* **PROBLEM STATEMENT**: Read the records and write them out again exactly.

[Dataset records]
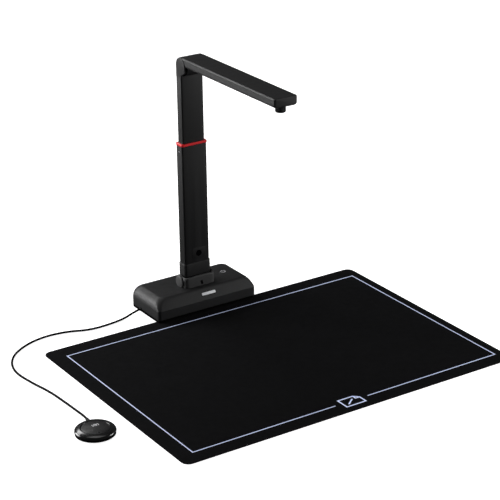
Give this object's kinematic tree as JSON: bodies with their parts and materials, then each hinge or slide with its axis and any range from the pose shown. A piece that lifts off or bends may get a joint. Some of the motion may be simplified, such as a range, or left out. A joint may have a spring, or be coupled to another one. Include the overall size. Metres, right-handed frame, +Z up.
{
  "type": "overhead book scanner",
  "caption": "Overhead book scanner: weighted base, folding telescopic column, camera arm with a ribbed lens ring, printed mat and a hand button on a cord.",
  "frame": {"origin": "on the table, under the middle of the base's footprint", "axes": "+Z up the column, -Y towards the reader over the mat, +X to the reader's right"},
  "size_m": [0.7327, 0.5547, 0.4615],
  "materials": {
    "case_plastic": "satin",
    "hidden_plastic": "matte",
    "column_metal": "satin",
    "rubber": "matte",
    "steel": "satin",
    "washer_plastic": "matte",
    "ballast_iron": "matte",
    "board_green": "satin",
    "chip_black": "matte",
    "badge_metal": "satin",
    "ring_red": "gloss",
    "dark_glass": "gloss",
    "lead_black": "matte",
    "lamp_white": "satin",
    "flex_amber": "satin",
    "lens_black": "satin",
    "mat_rubber": "matte",
    "puck_gloss": "gloss"
  },
  "bodies": {
    "base": {"base_top_shell": "case_plastic", "base_bottom_cover": "hidden_plastic", "rubber_feet": "rubber", "base_screws": "steel", "ballast_plate": "ballast_iron", "main_board": "board_green", "board_posts": "hidden_plastic", "board_chips": "chip_black", "usb_socket": "steel", "power_switch": "chip_black", "blank_badge": "badge_metal", "hinge_saddle": "case_plastic", "saddle_slot_plug": "hidden_plastic", "saddle_end_caps": "case_plastic", "saddle_screws": "steel", "foot_hinge_pin": "steel", "foot_friction_washers": "washer_plastic", "scan_mat": "mat_rubber", "puck_pad": "rubber", "puck_bottom": "hidden_plastic", "puck_rim": "puck_gloss", "puck_board": "board_green", "puck_switch": "chip_black", "puck_spring": "steel", "cord_boot": "rubber", "button_cord": "lead_black", "cord_grommet": "rubber"},
    "power_key": {"power_key": "case_plastic"},
    "lower_column": {"foot_knuckle": "hidden_plastic", "lower_column_tube": "column_metal", "foot_collar": "case_plastic", "red_trim_ring": "ring_red", "slide_liner": "hidden_plastic", "sensor_window": "dark_glass", "sensor_board": "hidden_plastic", "coiled_lead": "lead_black"},
    "upper_column": {"upper_column_tube": "column_metal", "tube_stop": "hidden_plastic", "camera_lead": "lead_black", "elbow_fork": "case_plastic", "elbow_pin": "steel", "elbow_friction_discs": "washer_plastic"},
    "arm": {"arm_top_shell": "case_plastic", "arm_bottom_cover": "case_plastic", "elbow_barrel": "case_plastic", "arm_screws": "steel", "light_diffuser": "lamp_white", "lamp_board": "board_green", "lamp_leds": "lamp_white", "camera_flex": "flex_amber", "camera_board": "board_green", "image_sensor": "chip_black", "lens_holder": "hidden_plastic", "lens_barrel": "lens_black", "lens_glasses": "dark_glass"},
    "focus_ring": {"focus_ring": "lens_black"},
    "hand_button": {"button_cap": "puck_gloss"}
  },
  "joints": [
    {"name": "column_fold", "type": "hinge", "parent": "base", "child": "lower_column", "pos_m": [0, -0.009, 0.05], "axis": [-1, 0, 0], "range_deg": [0, 70]},
    {"name": "column_extend", "type": "slide", "parent": "lower_column", "child": "upper_column", "axis": [0, 0, 1], "range_m": [-0.074, 0], "deforming": ["coiled_lead"]},
    {"name": "arm_fold", "type": "hinge", "parent": "upper_column", "child": "arm", "pos_m": [0, -0.016, 0.445], "axis": [1, 0, 0], "range_deg": [0, 84]},
    {"name": "focus_turn", "type": "hinge", "parent": "arm", "child": "focus_ring", "pos_m": [0, -0.285, 0.44], "axis": [0, 0, 1], "range_deg": [-45, 45]},
    {"name": "power_press", "type": "slide", "parent": "base", "child": "power_key", "axis": [0, 0, -1], "range_m": [0, 0.0008], "stiffness_N_per_m": 900, "springref_m": -0.0005},
    {"name": "hand_press", "type": "slide", "parent": "base", "child": "hand_button", "axis": [0, 0, -1], "range_m": [0, 0.0015], "stiffness_N_per_m": 600, "springref_m": -0.001, "deforming": ["puck_spring"]}
  ]
}
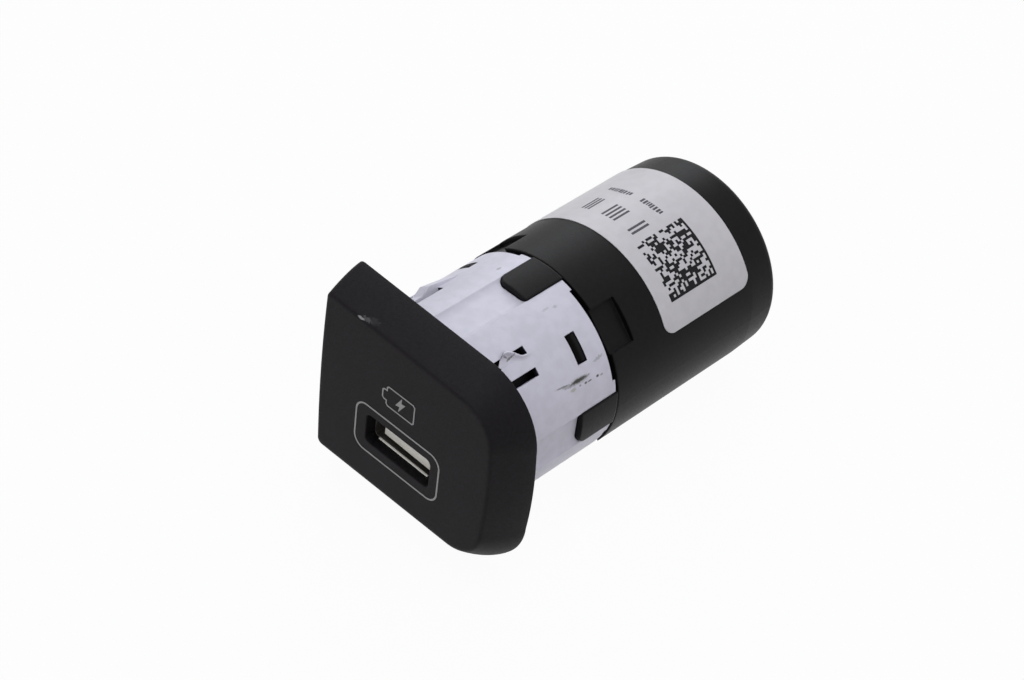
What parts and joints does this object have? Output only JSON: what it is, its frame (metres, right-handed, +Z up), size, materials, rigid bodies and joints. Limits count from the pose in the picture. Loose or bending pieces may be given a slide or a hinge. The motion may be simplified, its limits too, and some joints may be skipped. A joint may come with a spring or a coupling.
{
  "type": "car usb socket",
  "caption": "Round push-in car USB charging socket with a D-shaped bezel, a slotted snap-fit mounting sleeve and a cylindrical housing with a rear connector.",
  "frame": {"origin": "the point where the round body's axis meets the plane of the bezel's face", "axes": "+Y runs back along the body's axis from the face to the rear connector, +Z is up as the socket sits in the panel, and +X is to the right as seen from the front"},
  "size_m": [0.0368, 0.0635, 0.036],
  "materials": {
    "bezel_plastic": "fine spark-eroded grain, satin matte",
    "sleeve_plastic": "smooth moulded, satin",
    "housing_plastic": "fine moulded grain, satin",
    "label_stock": "satin film",
    "shell_steel": "nickel plated sheet",
    "insulator_plastic": "smooth moulded",
    "contact_gold": "gold flash on spring bronze",
    "board_laminate": "green solder mask",
    "chip_epoxy": "moulded epoxy",
    "ferrite": "sintered ferrite",
    "capacitor_can": "drawn can",
    "ceramic": "fired ceramic",
    "fuse_body": "moulded, satin",
    "header_plastic": "glass filled nylon, matte",
    "pin_tin": "bright tin plate"
  },
  "bodies": {
    "root": {"front_bezel": "bezel_plastic", "mounting_sleeve": "sleeve_plastic", "front_housing": "housing_plastic", "rear_housing": "housing_plastic", "rating_label": "label_stock", "usb_shell": "shell_steel", "usb_insulator": "insulator_plastic", "usb_contact_1": "contact_gold", "usb_contact_2": "contact_gold", "usb_contact_3": "contact_gold", "usb_contact_4": "contact_gold", "main_board": "board_laminate", "controller_chip": "chip_epoxy", "power_inductor": "ferrite", "input_capacitor": "capacitor_can", "output_capacitor": "capacitor_can", "ceramic_capacitors": "ceramic", "chip_resistors": "chip_epoxy", "rectifier_diode": "chip_epoxy", "input_fuse": "fuse_body", "connector_header": "header_plastic", "terminal_pin_1": "pin_tin", "terminal_pin_2": "pin_tin", "terminal_pin_3": "pin_tin", "terminal_pin_4": "pin_tin"}
  },
  "joints": []
}
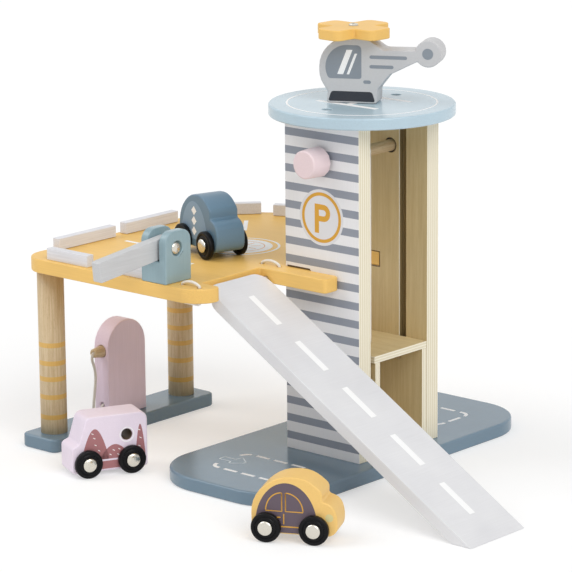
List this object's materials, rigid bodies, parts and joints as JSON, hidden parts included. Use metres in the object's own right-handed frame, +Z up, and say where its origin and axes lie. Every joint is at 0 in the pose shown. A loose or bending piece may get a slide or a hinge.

* **SOLUTION FOR THIS EXERCISE**:
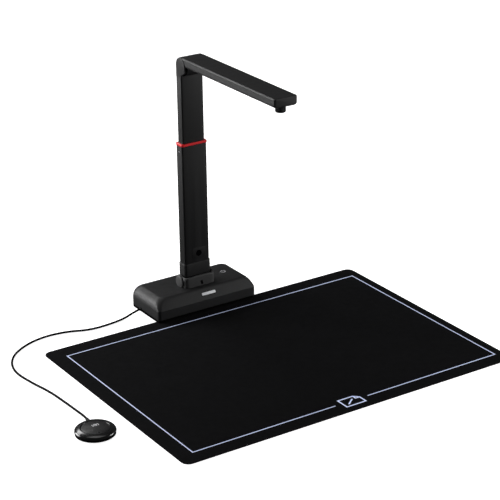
Give this object's kinematic tree as JSON: bodies with their parts and materials, then each hinge or slide with its axis and any range from the pose shown. A piece that lifts off or bends may get a joint. Some of the motion may be simplified, such as a range, or left out. A joint may have a spring, or be coupled to another one. Include the overall size. Metres, right-handed frame, +Z up.
{
  "type": "overhead book scanner",
  "caption": "Overhead book scanner: weighted base, folding telescopic column, camera arm with a ribbed lens ring, printed mat and a hand button on a cord.",
  "frame": {"origin": "on the table, under the middle of the base's footprint", "axes": "+Z up the column, -Y towards the reader over the mat, +X to the reader's right"},
  "size_m": [0.7327, 0.5547, 0.4615],
  "materials": {
    "case_plastic": "satin",
    "hidden_plastic": "matte",
    "column_metal": "satin",
    "rubber": "matte",
    "steel": "satin",
    "washer_plastic": "matte",
    "ballast_iron": "matte",
    "board_green": "satin",
    "chip_black": "matte",
    "badge_metal": "satin",
    "ring_red": "gloss",
    "dark_glass": "gloss",
    "lead_black": "matte",
    "lamp_white": "satin",
    "flex_amber": "satin",
    "lens_black": "satin",
    "mat_rubber": "matte",
    "puck_gloss": "gloss"
  },
  "bodies": {
    "base": {"base_top_shell": "case_plastic", "base_bottom_cover": "hidden_plastic", "rubber_feet": "rubber", "base_screws": "steel", "ballast_plate": "ballast_iron", "main_board": "board_green", "board_posts": "hidden_plastic", "board_chips": "chip_black", "usb_socket": "steel", "power_switch": "chip_black", "blank_badge": "badge_metal", "hinge_saddle": "case_plastic", "saddle_slot_plug": "hidden_plastic", "saddle_end_caps": "case_plastic", "saddle_screws": "steel", "foot_hinge_pin": "steel", "foot_friction_washers": "washer_plastic", "scan_mat": "mat_rubber", "puck_pad": "rubber", "puck_bottom": "hidden_plastic", "puck_rim": "puck_gloss", "puck_board": "board_green", "puck_switch": "chip_black", "puck_spring": "steel", "cord_boot": "rubber", "button_cord": "lead_black", "cord_grommet": "rubber"},
    "power_key": {"power_key": "case_plastic"},
    "lower_column": {"foot_knuckle": "hidden_plastic", "lower_column_tube": "column_metal", "foot_collar": "case_plastic", "red_trim_ring": "ring_red", "slide_liner": "hidden_plastic", "sensor_window": "dark_glass", "sensor_board": "hidden_plastic", "coiled_lead": "lead_black"},
    "upper_column": {"upper_column_tube": "column_metal", "tube_stop": "hidden_plastic", "camera_lead": "lead_black", "elbow_fork": "case_plastic", "elbow_pin": "steel", "elbow_friction_discs": "washer_plastic"},
    "arm": {"arm_top_shell": "case_plastic", "arm_bottom_cover": "case_plastic", "elbow_barrel": "case_plastic", "arm_screws": "steel", "light_diffuser": "lamp_white", "lamp_board": "board_green", "lamp_leds": "lamp_white", "camera_flex": "flex_amber", "camera_board": "board_green", "image_sensor": "chip_black", "lens_holder": "hidden_plastic", "lens_barrel": "lens_black", "lens_glasses": "dark_glass"},
    "focus_ring": {"focus_ring": "lens_black"},
    "hand_button": {"button_cap": "puck_gloss"}
  },
  "joints": [
    {"name": "column_fold", "type": "hinge", "parent": "base", "child": "lower_column", "pos_m": [0, -0.009, 0.05], "axis": [-1, 0, 0], "range_deg": [0, 70]},
    {"name": "column_extend", "type": "slide", "parent": "lower_column", "child": "upper_column", "axis": [0, 0, 1], "range_m": [-0.074, 0], "deforming": ["coiled_lead"]},
    {"name": "arm_fold", "type": "hinge", "parent": "upper_column", "child": "arm", "pos_m": [0, -0.016, 0.445], "axis": [1, 0, 0], "range_deg": [0, 84]},
    {"name": "focus_turn", "type": "hinge", "parent": "arm", "child": "focus_ring", "pos_m": [0, -0.285, 0.44], "axis": [0, 0, 1], "range_deg": [-45, 45]},
    {"name": "power_press", "type": "slide", "parent": "base", "child": "power_key", "axis": [0, 0, -1], "range_m": [0, 0.0008], "stiffness_N_per_m": 900, "springref_m": -0.0005},
    {"name": "hand_press", "type": "slide", "parent": "base", "child": "hand_button", "axis": [0, 0, -1], "range_m": [0, 0.0015], "stiffness_N_per_m": 600, "springref_m": -0.001, "deforming": ["puck_spring"]}
  ]
}
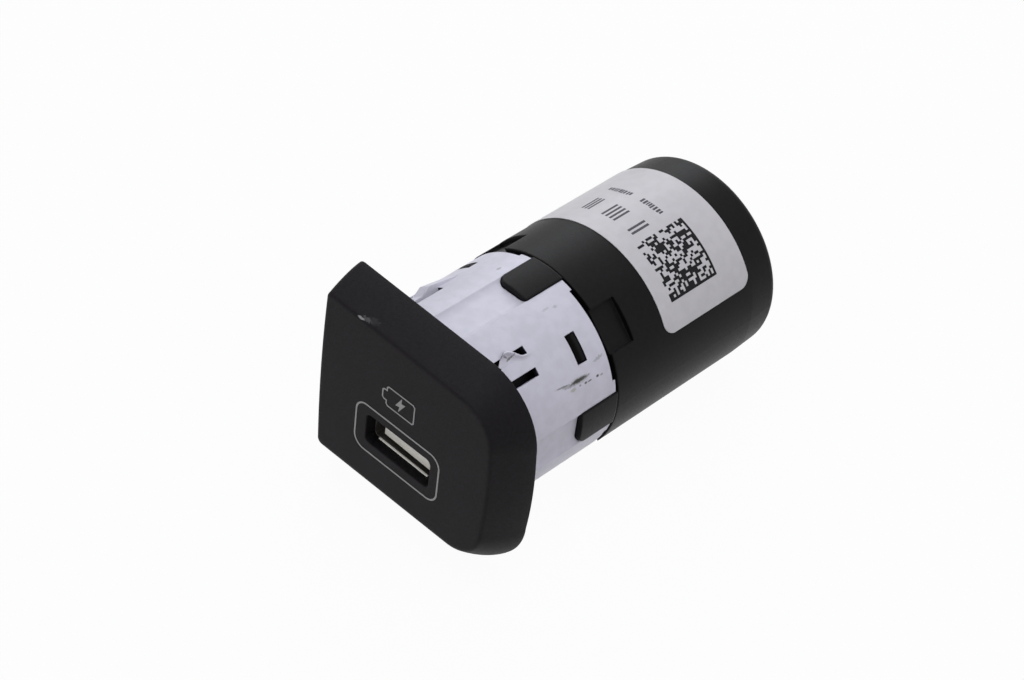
What parts and joints does this object have? Output only JSON: what it is, its frame (metres, right-handed, +Z up), size, materials, rigid bodies and joints. Limits count from the pose in the picture. Loose or bending pieces may be given a slide or a hinge. The motion may be simplified, its limits too, and some joints may be skipped. A joint may come with a spring or a coupling.
{
  "type": "car usb socket",
  "caption": "Round push-in car USB charging socket with a D-shaped bezel, a slotted snap-fit mounting sleeve and a cylindrical housing with a rear connector.",
  "frame": {"origin": "the point where the round body's axis meets the plane of the bezel's face", "axes": "+Y runs back along the body's axis from the face to the rear connector, +Z is up as the socket sits in the panel, and +X is to the right as seen from the front"},
  "size_m": [0.0368, 0.0635, 0.036],
  "materials": {
    "bezel_plastic": "fine spark-eroded grain, satin matte",
    "sleeve_plastic": "smooth moulded, satin",
    "housing_plastic": "fine moulded grain, satin",
    "label_stock": "satin film",
    "shell_steel": "nickel plated sheet",
    "insulator_plastic": "smooth moulded",
    "contact_gold": "gold flash on spring bronze",
    "board_laminate": "green solder mask",
    "chip_epoxy": "moulded epoxy",
    "ferrite": "sintered ferrite",
    "capacitor_can": "drawn can",
    "ceramic": "fired ceramic",
    "fuse_body": "moulded, satin",
    "header_plastic": "glass filled nylon, matte",
    "pin_tin": "bright tin plate"
  },
  "bodies": {
    "root": {"front_bezel": "bezel_plastic", "mounting_sleeve": "sleeve_plastic", "front_housing": "housing_plastic", "rear_housing": "housing_plastic", "rating_label": "label_stock", "usb_shell": "shell_steel", "usb_insulator": "insulator_plastic", "usb_contact_1": "contact_gold", "usb_contact_2": "contact_gold", "usb_contact_3": "contact_gold", "usb_contact_4": "contact_gold", "main_board": "board_laminate", "controller_chip": "chip_epoxy", "power_inductor": "ferrite", "input_capacitor": "capacitor_can", "output_capacitor": "capacitor_can", "ceramic_capacitors": "ceramic", "chip_resistors": "chip_epoxy", "rectifier_diode": "chip_epoxy", "input_fuse": "fuse_body", "connector_header": "header_plastic", "terminal_pin_1": "pin_tin", "terminal_pin_2": "pin_tin", "terminal_pin_3": "pin_tin", "terminal_pin_4": "pin_tin"}
  },
  "joints": []
}
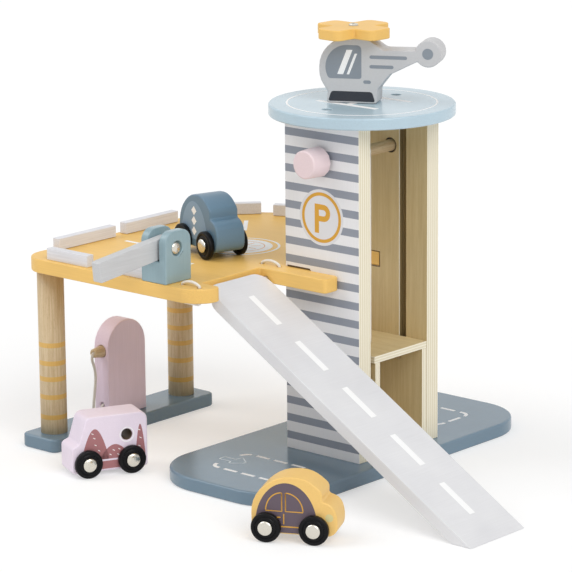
List this object's materials, rigid bodies, parts and joints as JSON, hidden parts included. Use metres in the object's own right-handed frame, +Z up, and say where its origin and axes lie. Every joint is at 0 in the pose shown. A loose or bending piece may get a slide or a hinge.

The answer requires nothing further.